* Goal of the exercise:
Look through the entries below and extract exactly the lines from the one containing "Write part 3" through the one containing "bpy.context.scene.collection.objects.link(rigid_bodies[body])", ends included.

* Materials provided:

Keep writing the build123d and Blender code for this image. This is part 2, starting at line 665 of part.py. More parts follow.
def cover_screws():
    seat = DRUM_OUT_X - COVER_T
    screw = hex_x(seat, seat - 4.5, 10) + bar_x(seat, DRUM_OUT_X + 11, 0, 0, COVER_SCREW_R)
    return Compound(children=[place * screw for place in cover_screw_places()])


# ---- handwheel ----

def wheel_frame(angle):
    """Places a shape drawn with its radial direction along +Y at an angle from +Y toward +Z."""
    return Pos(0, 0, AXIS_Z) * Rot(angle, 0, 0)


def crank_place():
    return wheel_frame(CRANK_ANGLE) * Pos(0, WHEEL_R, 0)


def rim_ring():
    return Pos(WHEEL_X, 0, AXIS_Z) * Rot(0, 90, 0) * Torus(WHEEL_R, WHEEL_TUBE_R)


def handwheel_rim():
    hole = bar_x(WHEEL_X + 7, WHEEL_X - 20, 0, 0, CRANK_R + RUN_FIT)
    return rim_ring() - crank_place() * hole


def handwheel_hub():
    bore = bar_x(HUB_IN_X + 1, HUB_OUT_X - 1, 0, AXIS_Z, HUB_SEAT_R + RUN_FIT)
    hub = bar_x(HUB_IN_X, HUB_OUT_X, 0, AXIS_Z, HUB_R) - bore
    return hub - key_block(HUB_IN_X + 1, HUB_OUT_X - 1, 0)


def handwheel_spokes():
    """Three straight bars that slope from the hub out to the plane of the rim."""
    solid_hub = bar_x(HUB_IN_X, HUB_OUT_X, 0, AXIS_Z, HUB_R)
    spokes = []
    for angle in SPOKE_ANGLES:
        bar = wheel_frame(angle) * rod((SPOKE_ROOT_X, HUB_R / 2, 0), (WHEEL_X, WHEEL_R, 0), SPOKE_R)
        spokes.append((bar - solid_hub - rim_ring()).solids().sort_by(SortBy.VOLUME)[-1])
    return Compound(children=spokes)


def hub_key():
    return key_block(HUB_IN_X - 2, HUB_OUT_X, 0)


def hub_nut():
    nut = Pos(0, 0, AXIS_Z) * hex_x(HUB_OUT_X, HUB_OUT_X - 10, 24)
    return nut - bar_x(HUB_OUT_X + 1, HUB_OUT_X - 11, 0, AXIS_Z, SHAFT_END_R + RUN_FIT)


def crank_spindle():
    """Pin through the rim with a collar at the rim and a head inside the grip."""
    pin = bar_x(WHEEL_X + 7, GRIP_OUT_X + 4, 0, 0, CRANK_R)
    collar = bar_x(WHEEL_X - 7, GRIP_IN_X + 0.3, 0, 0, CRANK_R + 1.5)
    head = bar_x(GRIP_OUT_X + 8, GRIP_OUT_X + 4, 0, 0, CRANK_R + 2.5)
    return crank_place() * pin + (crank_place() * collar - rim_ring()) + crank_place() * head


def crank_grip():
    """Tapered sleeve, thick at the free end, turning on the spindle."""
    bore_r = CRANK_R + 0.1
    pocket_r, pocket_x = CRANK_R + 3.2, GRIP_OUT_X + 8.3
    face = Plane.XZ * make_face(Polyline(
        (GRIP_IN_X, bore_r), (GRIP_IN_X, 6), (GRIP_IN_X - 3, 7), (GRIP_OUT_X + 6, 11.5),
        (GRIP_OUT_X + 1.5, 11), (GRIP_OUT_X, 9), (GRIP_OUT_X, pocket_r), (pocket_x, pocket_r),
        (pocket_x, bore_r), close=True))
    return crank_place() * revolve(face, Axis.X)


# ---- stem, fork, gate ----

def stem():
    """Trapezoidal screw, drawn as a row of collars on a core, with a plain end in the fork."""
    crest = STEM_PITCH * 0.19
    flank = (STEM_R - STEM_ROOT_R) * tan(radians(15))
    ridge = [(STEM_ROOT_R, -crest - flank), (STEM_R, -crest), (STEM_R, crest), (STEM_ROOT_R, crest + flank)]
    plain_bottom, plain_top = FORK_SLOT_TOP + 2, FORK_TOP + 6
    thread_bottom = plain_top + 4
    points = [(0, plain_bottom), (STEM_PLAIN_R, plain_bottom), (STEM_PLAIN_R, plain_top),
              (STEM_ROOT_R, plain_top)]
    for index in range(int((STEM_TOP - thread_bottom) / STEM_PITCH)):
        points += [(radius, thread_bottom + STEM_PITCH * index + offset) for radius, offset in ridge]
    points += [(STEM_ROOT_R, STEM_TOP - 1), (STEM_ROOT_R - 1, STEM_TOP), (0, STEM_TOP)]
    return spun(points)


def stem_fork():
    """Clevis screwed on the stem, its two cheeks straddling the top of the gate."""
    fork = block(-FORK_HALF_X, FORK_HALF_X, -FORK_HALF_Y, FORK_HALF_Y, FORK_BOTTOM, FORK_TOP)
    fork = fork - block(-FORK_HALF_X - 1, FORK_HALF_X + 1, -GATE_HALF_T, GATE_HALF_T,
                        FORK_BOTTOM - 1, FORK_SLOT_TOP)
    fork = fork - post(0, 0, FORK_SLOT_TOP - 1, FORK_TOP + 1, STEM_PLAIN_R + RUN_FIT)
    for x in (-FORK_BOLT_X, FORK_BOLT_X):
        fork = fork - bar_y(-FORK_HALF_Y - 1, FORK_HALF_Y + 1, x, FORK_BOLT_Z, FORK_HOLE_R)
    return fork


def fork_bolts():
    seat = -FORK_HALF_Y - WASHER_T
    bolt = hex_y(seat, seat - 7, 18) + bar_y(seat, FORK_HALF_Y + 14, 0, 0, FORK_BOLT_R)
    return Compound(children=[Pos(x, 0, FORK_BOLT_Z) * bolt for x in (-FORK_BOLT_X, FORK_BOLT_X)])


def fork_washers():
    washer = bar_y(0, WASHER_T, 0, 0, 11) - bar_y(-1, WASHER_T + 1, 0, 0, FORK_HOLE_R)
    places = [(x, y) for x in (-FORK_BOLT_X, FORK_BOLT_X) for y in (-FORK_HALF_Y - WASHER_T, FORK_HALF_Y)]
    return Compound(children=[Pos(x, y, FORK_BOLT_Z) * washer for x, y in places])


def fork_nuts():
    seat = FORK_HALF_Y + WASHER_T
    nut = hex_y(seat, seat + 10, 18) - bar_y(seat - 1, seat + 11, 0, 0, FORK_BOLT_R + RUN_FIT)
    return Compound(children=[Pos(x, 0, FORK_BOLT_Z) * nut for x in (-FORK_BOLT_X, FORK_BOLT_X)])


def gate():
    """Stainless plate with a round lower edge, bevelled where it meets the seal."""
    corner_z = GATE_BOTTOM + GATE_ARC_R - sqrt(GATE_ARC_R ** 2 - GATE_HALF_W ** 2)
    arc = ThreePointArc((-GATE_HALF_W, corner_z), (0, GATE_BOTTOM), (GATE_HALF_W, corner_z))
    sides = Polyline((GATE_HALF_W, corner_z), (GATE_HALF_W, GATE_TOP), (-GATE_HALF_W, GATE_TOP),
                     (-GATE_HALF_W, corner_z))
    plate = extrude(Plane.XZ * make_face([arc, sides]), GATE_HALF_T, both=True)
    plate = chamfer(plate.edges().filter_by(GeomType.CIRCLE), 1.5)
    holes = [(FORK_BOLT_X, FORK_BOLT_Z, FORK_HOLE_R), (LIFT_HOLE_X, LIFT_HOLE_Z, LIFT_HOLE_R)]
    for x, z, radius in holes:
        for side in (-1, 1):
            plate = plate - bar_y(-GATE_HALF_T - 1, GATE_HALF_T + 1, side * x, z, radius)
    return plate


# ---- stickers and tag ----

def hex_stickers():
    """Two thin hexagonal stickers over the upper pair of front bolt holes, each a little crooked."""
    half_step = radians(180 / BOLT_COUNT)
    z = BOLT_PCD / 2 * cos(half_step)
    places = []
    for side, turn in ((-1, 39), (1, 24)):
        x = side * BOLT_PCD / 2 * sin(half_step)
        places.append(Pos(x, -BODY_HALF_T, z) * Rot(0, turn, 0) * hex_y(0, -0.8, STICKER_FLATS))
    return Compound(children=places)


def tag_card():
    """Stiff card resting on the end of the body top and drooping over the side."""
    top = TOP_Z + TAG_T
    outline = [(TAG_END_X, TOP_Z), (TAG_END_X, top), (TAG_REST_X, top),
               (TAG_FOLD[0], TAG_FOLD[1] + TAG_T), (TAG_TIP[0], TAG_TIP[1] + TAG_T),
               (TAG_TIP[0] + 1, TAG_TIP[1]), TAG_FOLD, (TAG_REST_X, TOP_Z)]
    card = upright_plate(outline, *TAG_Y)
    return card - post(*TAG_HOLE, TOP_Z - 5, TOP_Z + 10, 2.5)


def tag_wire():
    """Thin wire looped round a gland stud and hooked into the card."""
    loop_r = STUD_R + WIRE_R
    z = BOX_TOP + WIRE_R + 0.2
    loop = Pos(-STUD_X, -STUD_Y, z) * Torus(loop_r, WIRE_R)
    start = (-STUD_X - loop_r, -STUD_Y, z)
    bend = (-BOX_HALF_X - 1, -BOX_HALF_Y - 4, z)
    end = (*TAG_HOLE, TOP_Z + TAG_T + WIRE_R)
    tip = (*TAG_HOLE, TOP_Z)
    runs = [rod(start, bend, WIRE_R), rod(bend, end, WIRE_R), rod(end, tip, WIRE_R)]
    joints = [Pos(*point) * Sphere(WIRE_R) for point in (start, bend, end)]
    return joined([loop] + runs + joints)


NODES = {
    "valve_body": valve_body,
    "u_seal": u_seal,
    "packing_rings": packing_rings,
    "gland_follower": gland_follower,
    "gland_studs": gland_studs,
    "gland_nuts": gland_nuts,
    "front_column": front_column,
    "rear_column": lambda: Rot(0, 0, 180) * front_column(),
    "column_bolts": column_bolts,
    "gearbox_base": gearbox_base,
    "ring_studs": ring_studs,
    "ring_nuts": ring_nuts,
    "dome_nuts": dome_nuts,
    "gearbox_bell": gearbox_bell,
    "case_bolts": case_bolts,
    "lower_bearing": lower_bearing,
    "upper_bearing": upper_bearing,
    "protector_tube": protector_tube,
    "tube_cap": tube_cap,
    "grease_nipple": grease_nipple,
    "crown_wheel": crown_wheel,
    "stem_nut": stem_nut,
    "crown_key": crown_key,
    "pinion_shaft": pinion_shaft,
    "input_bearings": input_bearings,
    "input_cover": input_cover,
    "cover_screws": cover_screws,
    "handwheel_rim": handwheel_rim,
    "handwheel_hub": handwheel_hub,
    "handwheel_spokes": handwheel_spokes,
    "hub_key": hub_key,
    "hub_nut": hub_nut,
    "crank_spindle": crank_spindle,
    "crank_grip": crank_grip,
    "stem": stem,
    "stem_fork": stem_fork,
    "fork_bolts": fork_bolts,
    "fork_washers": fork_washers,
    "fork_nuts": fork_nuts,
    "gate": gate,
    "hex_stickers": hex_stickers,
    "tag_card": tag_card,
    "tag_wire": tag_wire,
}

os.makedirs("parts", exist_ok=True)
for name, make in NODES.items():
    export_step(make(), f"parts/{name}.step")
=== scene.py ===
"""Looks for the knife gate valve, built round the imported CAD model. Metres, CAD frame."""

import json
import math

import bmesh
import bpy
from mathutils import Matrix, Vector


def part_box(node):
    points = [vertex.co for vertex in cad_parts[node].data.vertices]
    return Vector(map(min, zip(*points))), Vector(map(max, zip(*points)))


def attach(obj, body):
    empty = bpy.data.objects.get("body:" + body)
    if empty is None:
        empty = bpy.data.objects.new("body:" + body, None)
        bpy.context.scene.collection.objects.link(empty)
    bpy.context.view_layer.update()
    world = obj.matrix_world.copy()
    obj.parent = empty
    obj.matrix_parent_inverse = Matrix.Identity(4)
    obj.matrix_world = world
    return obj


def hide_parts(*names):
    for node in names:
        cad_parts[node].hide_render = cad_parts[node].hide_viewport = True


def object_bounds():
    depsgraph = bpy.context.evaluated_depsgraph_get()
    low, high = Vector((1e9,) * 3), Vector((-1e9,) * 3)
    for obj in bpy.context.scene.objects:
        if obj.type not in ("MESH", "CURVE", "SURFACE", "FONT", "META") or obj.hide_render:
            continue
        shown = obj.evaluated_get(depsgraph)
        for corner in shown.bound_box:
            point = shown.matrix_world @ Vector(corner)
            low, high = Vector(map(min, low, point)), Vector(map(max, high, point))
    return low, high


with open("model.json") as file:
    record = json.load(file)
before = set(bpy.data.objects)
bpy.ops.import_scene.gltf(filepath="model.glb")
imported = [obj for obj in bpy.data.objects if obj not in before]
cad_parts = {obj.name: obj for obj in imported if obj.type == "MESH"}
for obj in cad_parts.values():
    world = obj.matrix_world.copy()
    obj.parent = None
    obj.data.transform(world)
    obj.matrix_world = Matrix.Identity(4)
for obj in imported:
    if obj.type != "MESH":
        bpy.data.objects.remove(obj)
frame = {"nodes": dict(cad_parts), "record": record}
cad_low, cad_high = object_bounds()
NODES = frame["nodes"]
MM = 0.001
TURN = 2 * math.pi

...

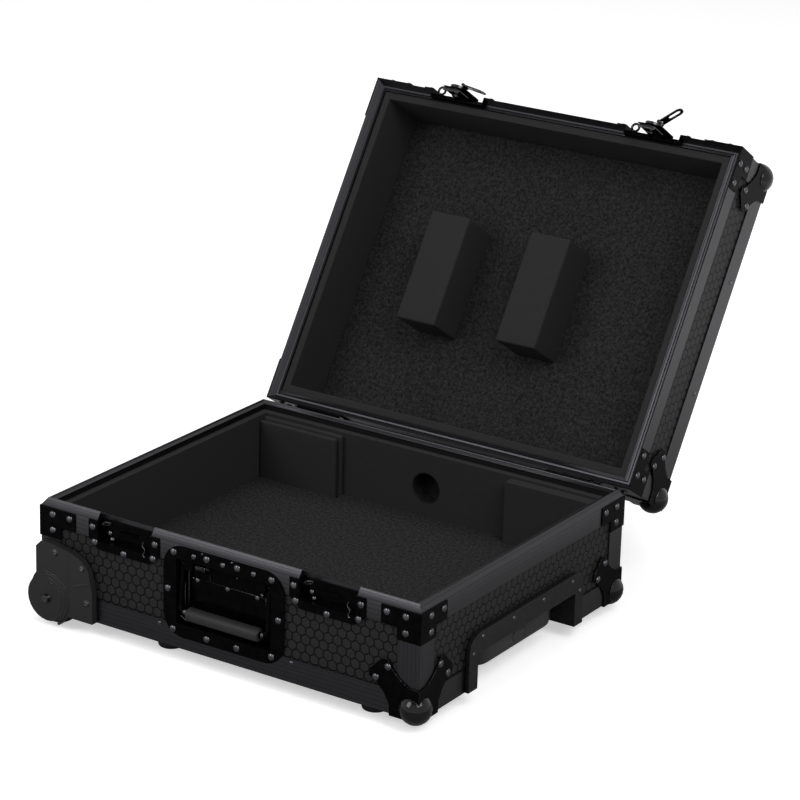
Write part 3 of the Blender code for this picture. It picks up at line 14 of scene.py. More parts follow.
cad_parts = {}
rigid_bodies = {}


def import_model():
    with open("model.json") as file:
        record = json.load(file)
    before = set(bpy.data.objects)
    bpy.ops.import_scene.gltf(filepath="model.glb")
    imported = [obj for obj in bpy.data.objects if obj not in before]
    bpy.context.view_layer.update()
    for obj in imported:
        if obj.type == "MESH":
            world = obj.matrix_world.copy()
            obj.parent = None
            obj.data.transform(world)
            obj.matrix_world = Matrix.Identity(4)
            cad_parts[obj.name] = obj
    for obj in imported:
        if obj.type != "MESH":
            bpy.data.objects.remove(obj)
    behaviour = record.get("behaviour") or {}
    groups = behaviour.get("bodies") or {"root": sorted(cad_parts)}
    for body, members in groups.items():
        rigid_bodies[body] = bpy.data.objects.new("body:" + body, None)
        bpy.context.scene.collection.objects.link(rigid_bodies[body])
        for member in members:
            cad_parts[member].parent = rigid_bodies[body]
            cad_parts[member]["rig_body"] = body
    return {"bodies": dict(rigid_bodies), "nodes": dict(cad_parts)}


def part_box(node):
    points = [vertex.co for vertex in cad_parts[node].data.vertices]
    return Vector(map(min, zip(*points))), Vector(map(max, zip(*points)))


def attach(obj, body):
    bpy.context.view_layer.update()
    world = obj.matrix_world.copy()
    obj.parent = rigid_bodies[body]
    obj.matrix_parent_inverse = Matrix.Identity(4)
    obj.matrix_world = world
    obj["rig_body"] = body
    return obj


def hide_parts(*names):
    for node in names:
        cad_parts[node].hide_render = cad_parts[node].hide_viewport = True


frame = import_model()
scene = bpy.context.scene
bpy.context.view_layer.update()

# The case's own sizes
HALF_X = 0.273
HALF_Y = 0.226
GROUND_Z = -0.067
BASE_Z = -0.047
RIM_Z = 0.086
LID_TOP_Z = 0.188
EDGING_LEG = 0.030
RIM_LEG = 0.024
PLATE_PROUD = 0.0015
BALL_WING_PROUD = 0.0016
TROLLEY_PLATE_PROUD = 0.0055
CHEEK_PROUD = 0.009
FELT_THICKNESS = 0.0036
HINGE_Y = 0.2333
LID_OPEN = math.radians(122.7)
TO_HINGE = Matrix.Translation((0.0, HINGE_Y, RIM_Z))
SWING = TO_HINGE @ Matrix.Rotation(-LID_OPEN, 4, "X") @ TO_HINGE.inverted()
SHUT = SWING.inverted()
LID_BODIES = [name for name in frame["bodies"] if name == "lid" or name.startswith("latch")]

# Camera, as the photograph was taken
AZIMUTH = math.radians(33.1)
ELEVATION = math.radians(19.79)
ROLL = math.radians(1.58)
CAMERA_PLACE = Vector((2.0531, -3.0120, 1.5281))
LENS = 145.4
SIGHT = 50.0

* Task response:
Write part 3 of the Blender code for this picture. It picks up at line 14 of scene.py. More parts follow.
cad_parts = {}
rigid_bodies = {}


def import_model():
    with open("model.json") as file:
        record = json.load(file)
    before = set(bpy.data.objects)
    bpy.ops.import_scene.gltf(filepath="model.glb")
    imported = [obj for obj in bpy.data.objects if obj not in before]
    bpy.context.view_layer.update()
    for obj in imported:
        if obj.type == "MESH":
            world = obj.matrix_world.copy()
            obj.parent = None
            obj.data.transform(world)
            obj.matrix_world = Matrix.Identity(4)
            cad_parts[obj.name] = obj
    for obj in imported:
        if obj.type != "MESH":
            bpy.data.objects.remove(obj)
    behaviour = record.get("behaviour") or {}
    groups = behaviour.get("bodies") or {"root": sorted(cad_parts)}
    for body, members in groups.items():
        rigid_bodies[body] = bpy.data.objects.new("body:" + body, None)
        bpy.context.scene.collection.objects.link(rigid_bodies[body])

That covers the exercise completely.